TR: Armed with a new set of songs and a new guitarist, what have the differences been between the Odd Soul Tour and MUTEMATH’s previous tours?
PM: Just the songs. I think Todd (the new guitarist) has fit in very well. He’s a great musician. He’s very talented, so he just kinda learned the music, and stepped right in and has been covering it all. We’ve been playing mainly new music and it’s just been really fun to rebuild chemistry with the band and the new songs and enjoy the new sparks that are happening around the music right now.
TR: I saw you in Portland, OR in 2007 while you were on the Flesh and Bones Electric Fun Tour. Did Darren duct tape his monitors to his head every night and did he ever complain about getting the tape out of his hair?

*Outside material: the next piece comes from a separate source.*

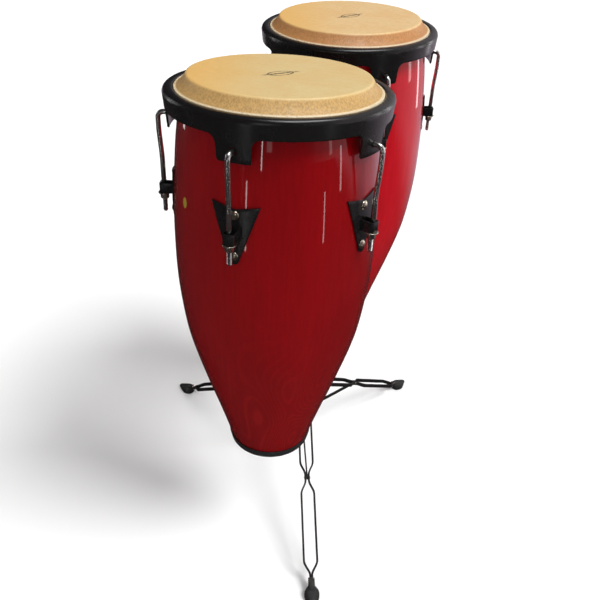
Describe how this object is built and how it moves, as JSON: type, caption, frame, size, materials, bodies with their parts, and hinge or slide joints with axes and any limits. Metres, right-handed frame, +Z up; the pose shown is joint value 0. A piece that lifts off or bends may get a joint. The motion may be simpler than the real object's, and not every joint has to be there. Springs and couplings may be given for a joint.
{
  "type": "conga pair on stand",
  "caption": "Two tall barrel hand drums with hide heads, curved rims and tension hooks, hung side by side on a folding tripod stand.",
  "frame": {"origin": "middle of the whole assembly in plan, on the floor", "axes": "+Z up, +X from the front drum to the back drum, +Y to the left of that line seen from above"},
  "size_m": [0.819, 0.626, 1.051],
  "materials": {
    "shell_lacquer": "high-gloss deep red lacquer over a faint figured wood grain",
    "hide": "natural translucent rawhide, satin, mottled tan",
    "hoop_steel": "plain drawn steel",
    "rim_enamel": "satin black powder coat with soft highlights",
    "stand_enamel": "black enamel on flat steel bar",
    "chrome_plate": "bright plated steel",
    "black_rubber": "matte moulded black rubber"
  },
  "bodies": {
    "stand_base": {"lower_tube": "stand_enamel", "height_clamp": "stand_enamel", "leg_hub": "stand_enamel"},
    "lower_collar": {"lower_collar": "stand_enamel"},
    "mast": {"upper_tube": "chrome_plate"},
    "yoke": {"yoke": "stand_enamel"},
    "height_bolt": {"height_bolt": "chrome_plate"},
    "leg_1": {"leg_1": "stand_enamel", "foot_1": "black_rubber"},
    "brace_1": {"brace_1": "stand_enamel"},
    "leg_2": {"leg_2": "stand_enamel", "foot_2": "black_rubber"},
    "brace_2": {"brace_2": "stand_enamel"},
    "leg_3": {"leg_3": "stand_enamel", "foot_3": "black_rubber"},
    "brace_3": {"brace_3": "stand_enamel"},
    "front_drum": {"front_shell": "shell_lacquer", "front_base_ring": "black_rubber", "front_mount_bracket": "rim_enamel", "front_side_plate_1": "rim_enamel", "front_side_plate_2": "rim_enamel", "front_side_plate_3": "rim_enamel", "front_side_plate_4": "rim_enamel", "front_side_plate_5": "rim_enamel"},
    "front_head": {"front_rim": "rim_enamel", "front_drumhead": "hide", "front_flesh_hoop": "hoop_steel", "front_hook_1": "chrome_plate", "front_hook_2": "chrome_plate", "front_hook_3": "chrome_plate", "front_hook_4": "chrome_plate", "front_hook_5": "chrome_plate"},
    "front_nut_1": {"front_nut_1": "chrome_plate"},
    "front_nut_2": {"front_nut_2": "chrome_plate"},
    "front_nut_3": {"front_nut_3": "chrome_plate"},
    "front_nut_4": {"front_nut_4": "chrome_plate"},
    "front_nut_5": {"front_nut_5": "chrome_plate"},
    "front_lock_bolt": {"front_lock_bolt": "chrome_plate"},
    "back_drum": {"back_shell": "shell_lacquer", "back_base_ring": "black_rubber", "back_mount_bracket": "rim_enamel", "back_side_plate_1": "rim_enamel", "back_side_plate_2": "rim_enamel", "back_side_plate_3": "rim_enamel", "back_side_plate_4": "rim_enamel", "back_side_plate_5": "rim_enamel"},
    "back_head": {"back_rim": "rim_enamel", "back_drumhead": "hide", "back_flesh_hoop": "hoop_steel", "back_hook_1": "chrome_plate", "back_hook_2": "chrome_plate", "back_hook_3": "chrome_plate", "back_hook_4": "chrome_plate", "back_hook_5": "chrome_plate"},
    "back_nut_1": {"back_nut_1": "chrome_plate"},
    "back_nut_2": {"back_nut_2": "chrome_plate"},
    "back_nut_3": {"back_nut_3": "chrome_plate"},
    "back_nut_4": {"back_nut_4": "chrome_plate"},
    "back_nut_5": {"back_nut_5": "chrome_plate"},
    "back_lock_bolt": {"back_lock_bolt": "chrome_plate"}
  },
  "joints": [
    {"name": "tripod_fold", "type": "hinge", "parent": "stand_base", "child": "leg_1", "pos_m": [-0.02775, -0.11464, 0.2353], "axis": [0.3762, -0.9265, 0], "range_deg": [0, 57]},
    {"name": "brace_1_fold", "type": "hinge", "parent": "leg_1", "child": "brace_1", "pos_m": [-0.18157, -0.1771, 0.13438], "axis": [0.3762, -0.9265, 0], "range_deg": [0, 28.51]},
    {"name": "leg_2_fold", "type": "hinge", "parent": "stand_base", "child": "leg_2", "pos_m": [0.02642, -0.11765, 0.2353], "axis": [0.4764, 0.8792, 0], "range_deg": [0, 57]},
    {"name": "brace_2_fold", "type": "hinge", "parent": "leg_2", "child": "brace_2", "pos_m": [0.17239, -0.19674, 0.13438], "axis": [0.4764, 0.8792, 0], "range_deg": [0, 28.51]},
    {"name": "leg_3_fold", "type": "hinge", "parent": "stand_base", "child": "leg_3", "pos_m": [0.00899, -0.07472, 0.2353], "axis": [-0.9545, 0.2982, 0], "range_deg": [0, 57]},
    {"name": "brace_3_fold", "type": "hinge", "parent": "leg_3", "child": "brace_3", "pos_m": [0.0585, 0.08374, 0.13438], "axis": [-0.9545, 0.2982, 0], "range_deg": [0, 28.51]},
    {"name": "collar_slide", "type": "slide", "parent": "stand_base", "child": "lower_collar", "axis": [0, 0, 1], "range_m": [0, 0.04704]},
    {"name": "mast_height", "type": "slide", "parent": "stand_base", "child": "mast", "axis": [0, 0, 1], "range_m": [-0.08, 0.12]},
    {"name": "yoke_turn", "type": "hinge", "parent": "mast", "child": "yoke", "pos_m": [0.00005, -0.10336, 0], "axis": [0, 0, 1], "continuous": true},
    {"name": "height_bolt_turn", "type": "hinge", "parent": "stand_base", "child": "height_bolt", "pos_m": [0.00005, -0.11646, 0.57415], "axis": [0, -1, 0], "continuous": true},
    {"name": "front_drum_swivel", "type": "hinge", "parent": "yoke", "child": "front_drum", "pos_m": [-0.02995, -0.10336, 0.7573], "axis": [0, 0, 1], "range_deg": [-15, 15]},
    {"name": "front_head_tension", "type": "slide", "parent": "front_drum", "child": "front_head", "axis": [0.0375, 0, 0.9993], "range_m": [0, 0.01]},
    {"name": "front_nut_1_turn", "type": "hinge", "parent": "front_drum", "child": "front_nut_1", "pos_m": [-0.06437, -0.21644, 0.81998], "axis": [0.0375, 0, 0.9993], "range_deg": [0, 2880.5]},
    {"name": "front_nut_2_turn", "type": "hinge", "parent": "front_drum", "child": "front_nut_2", "pos_m": [-0.0594, 0.00287, 0.81979], "axis": [0.0375, 0, 0.9993], "range_deg": [0, 2880.5]},
    {"name": "front_nut_3_turn", "type": "hinge", "parent": "front_drum", "child": "front_nut_3", "pos_m": [-0.26629, 0.07537, 0.82756], "axis": [0.0375, 0, 0.9993], "range_deg": [0, 2880.5]},
    {"name": "front_nut_4_turn", "type": "hinge", "parent": "front_drum", "child": "front_nut_4", "pos_m": [-0.39912, -0.09913, 0.83254], "axis": [0.0375, 0, 0.9993], "range_deg": [0, 2880.5]},
    {"name": "front_nut_5_turn", "type": "hinge", "parent": "front_drum", "child": "front_nut_5", "pos_m": [-0.27433, -0.27947, 0.82786], "axis": [0.0375, 0, 0.9993], "range_deg": [0, 2880.5]},
    {"name": "front_lock_bolt_turn", "type": "hinge", "parent": "front_drum", "child": "front_lock_bolt", "pos_m": [-0.02995, -0.10976, 0.7853], "axis": [0, -1, 0], "continuous": true},
    {"name": "back_drum_swivel", "type": "hinge", "parent": "yoke", "child": "back_drum", "pos_m": [0.03005, -0.10336, 0.7711], "axis": [0, 0, 1], "range_deg": [-15, 15]},
    {"name": "back_head_tension", "type": "slide", "parent": "back_drum", "child": "back_head", "axis": [-0.0375, 0, 0.9993], "range_m": [0, 0.01]},
    {"name": "back_nut_1_turn", "type": "hinge", "parent": "back_drum", "child": "back_nut_1", "pos_m": [0.05785, 0.00045, 0.83353], "axis": [-0.0375, 0, 0.9993], "range_deg": [0, 2880.5]},
    {"name": "back_nut_2_turn", "type": "hinge", "parent": "back_drum", "child": "back_nut_2", "pos_m": [0.06626, -0.21875, 0.83384], "axis": [-0.0375, 0, 0.9993], "range_deg": [0, 2880.5]},
    {"name": "back_nut_3_turn", "type": "hinge", "parent": "back_drum", "child": "back_nut_3", "pos_m": [0.27719, -0.27848, 0.84176], "axis": [-0.0375, 0, 0.9993], "range_deg": [0, 2880.5]},
    {"name": "back_nut_4_turn", "type": "hinge", "parent": "back_drum", "child": "back_nut_4", "pos_m": [0.39913, -0.0962, 0.84634], "axis": [-0.0375, 0, 0.9993], "range_deg": [0, 2880.5]},
    {"name": "back_nut_5_turn", "type": "hinge", "parent": "back_drum", "child": "back_nut_5", "pos_m": [0.26357, 0.07619, 0.84125], "axis": [-0.0375, 0, 0.9993], "range_deg": [0, 2880.5]},
    {"name": "back_lock_bolt_turn", "type": "hinge", "parent": "back_drum", "child": "back_lock_bolt", "pos_m": [0.03005, -0.09696, 0.7991], "axis": [0, 1, 0], "continuous": true}
  ],
  "couplings": [
    {"joint": "brace_1_fold", "follows": "tripod_fold", "ratio": 0.49995},
    {"joint": "leg_2_fold", "follows": "tripod_fold", "ratio": 1},
    {"joint": "brace_2_fold", "follows": "tripod_fold", "ratio": 0.49995},
    {"joint": "leg_3_fold", "follows": "tripod_fold", "ratio": 1},
    {"joint": "brace_3_fold", "follows": "tripod_fold", "ratio": 0.49995},
    {"joint": "collar_slide", "follows": "tripod_fold", "m_per_rad": 0.047278},
    {"joint": "front_nut_1_turn", "follows": "front_head_tension", "rad_per_m": 5026.5},
    {"joint": "front_nut_2_turn", "follows": "front_head_tension", "rad_per_m": 5026.5},
    {"joint": "front_nut_3_turn", "follows": "front_head_tension", "rad_per_m": 5026.5},
    {"joint": "front_nut_4_turn", "follows": "front_head_tension", "rad_per_m": 5026.5},
    {"joint": "front_nut_5_turn", "follows": "front_head_tension", "rad_per_m": 5026.5},
    {"joint": "back_nut_1_turn", "follows": "back_head_tension", "rad_per_m": 5026.5},
    {"joint": "back_nut_2_turn", "follows": "back_head_tension", "rad_per_m": 5026.5},
    {"joint": "back_nut_3_turn", "follows": "back_head_tension", "rad_per_m": 5026.5},
    {"joint": "back_nut_4_turn", "follows": "back_head_tension", "rad_per_m": 5026.5},
    {"joint": "back_nut_5_turn", "follows": "back_head_tension", "rad_per_m": 5026.5}
  ]
}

PM: Yes. He’s always done that. He quickly learned that he can’t use duct tape. He has to use gaff tape. Gaff tape is a little more forgiving and usually by the end of the night, he’s sweated it all off. There were a couple of nights where he ran out of gaff tape and someone at the venue would have a roll of duct tape and he’d use that. That was always the kind of thing where he’d be sitting in the bus, kinda pouting, knowing that he’d have to rip this off and it was gonna be really ugly. Those were painful enough to teach him to always have gaff tape. If you ever wonder what Darren is carrying in around in his little computer bag he’s always got with him, there’s certainly a roll of gaff tape in there.